Two men have been prosecuted after disposing of waste without ensuring that the waste carrier was licensed.
While moving out of a property he owned in London, Perry Bedeau accepted an offer from a passer-by to remove waste from his front garden.
The collected waste, which included broken furniture, was dumped 60 miles away on a farmer’s field near Blisworth in Northamptonshire (pictured above).
The farmer contacted South Northamptonshire Council whose officials found correspondence in the waste relating to Bedeau’s property.
When interviewed, he admitted that he was the source of the waste.
Bedeau was fined £750, and ordered to pay £436.32 in costs, a £75 victim surcharge and £264 compensation to the farmer.

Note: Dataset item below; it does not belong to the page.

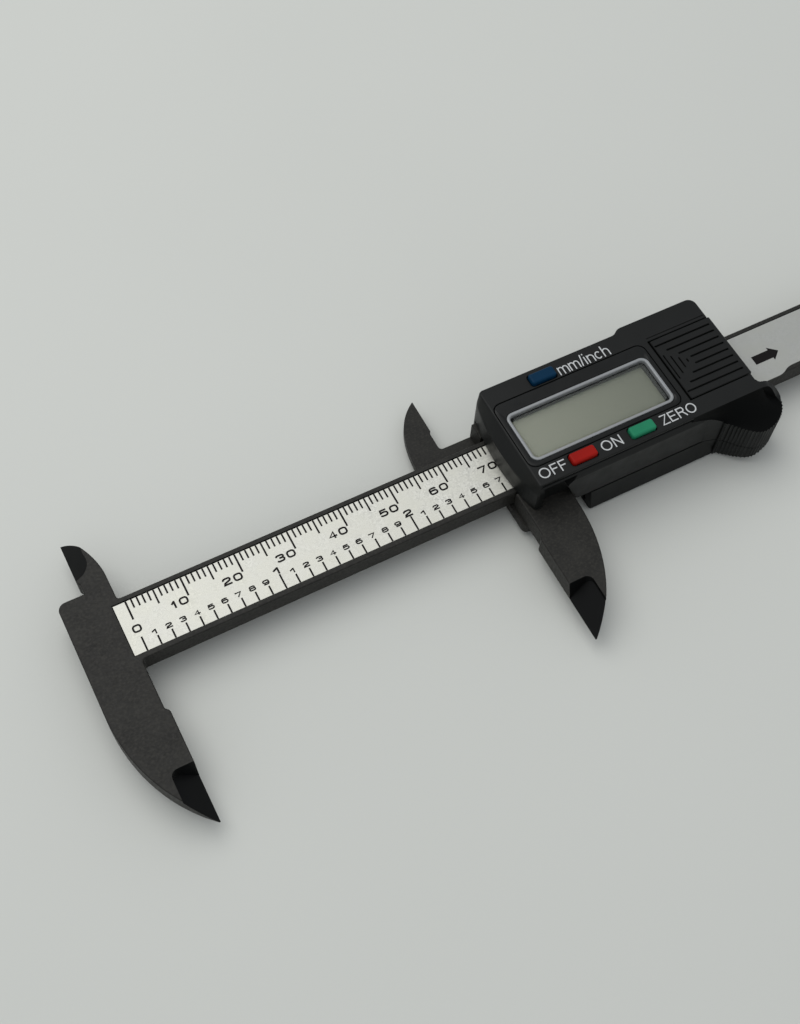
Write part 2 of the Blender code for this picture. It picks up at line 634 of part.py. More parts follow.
def make_battery(slider, cover_body):
    x, y = 42.3, 0.2
    foot = BOARD_Z[1] + 0.3
    top = foot + 5.4
    at = (OPENING + x, y)
    cell = [(5.1, foot), (5.6, foot + 0.5), (5.6, foot + 0.9), (5.8, foot + 1.0), (5.8, top - 0.3), (5.5, top)]
    piece("button_cell", turned(at, cell, 32), "steel", (*at, foot), slider, True)
    piece("battery_contact", slider_block(x - 3.0, x + 3.0, y - 1.2, y + 1.2, BOARD_Z[1] + 0.05, foot - 0.05),
          "spring_bronze", (*at, foot), slider)
    side = 5.8 + 0.15
    piece("battery_side_contact", slider_block(x - side - 0.35, x - side, y - 2.0, y + 2.0, BOARD_Z[1] + 0.05, 5.6),
          "spring_bronze", (OPENING + x - side, y, 3), slider)
    x0, x1, y0, y1 = COVER
    top_z = HOUSING_TOP
    under = top_z - COVER_THICK
    hook = [(x0, under), (x1 - 0.9, under), (x1 - 0.9, 2.0), (x1, 2.0), (x1, top_z), (x0, top_z)]
    profile = [(OPENING + x, z) for x, z in hook]
    cover = piece("battery_cover", side_prism(profile, y0, y1), "shell",
                  (OPENING + x0, (y0 + y1) / 2, top_z), cover_body, True)
    grooves = [slider_block(start, 48.1, y - 0.17, y + 0.17, top_z - 0.35, top_z + 1)
               for start, y in cover_grooves()]
    arrows = [slider_block(ax - 0.12, ax + 0.12, mid - reach, mid + reach, top_z - 0.3, top_z + 1)
              for ax, mid, reach in cover_arrows()]
    cut(cover, *grooves, *arrows)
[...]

In a separate case, David Sellar from Northampton was fined £1,000 and ordered to pay £349 in costs after waste originating from a building site he was working on in the town was found five miles away near the village of Courteenhall (pictured below).
The court was told Sellar had allowed an unnamed man to remove metal waste from his site on condition he also removed other waste.
Ian Davies, the council’s director of community and environment, said: “If the amount of money you are quoted to remove waste sounds too good to be true, then the waste is probably going to be fly-tipped. It will cost you a lot more in court than it would have done to go through a properly licensed waste carrier.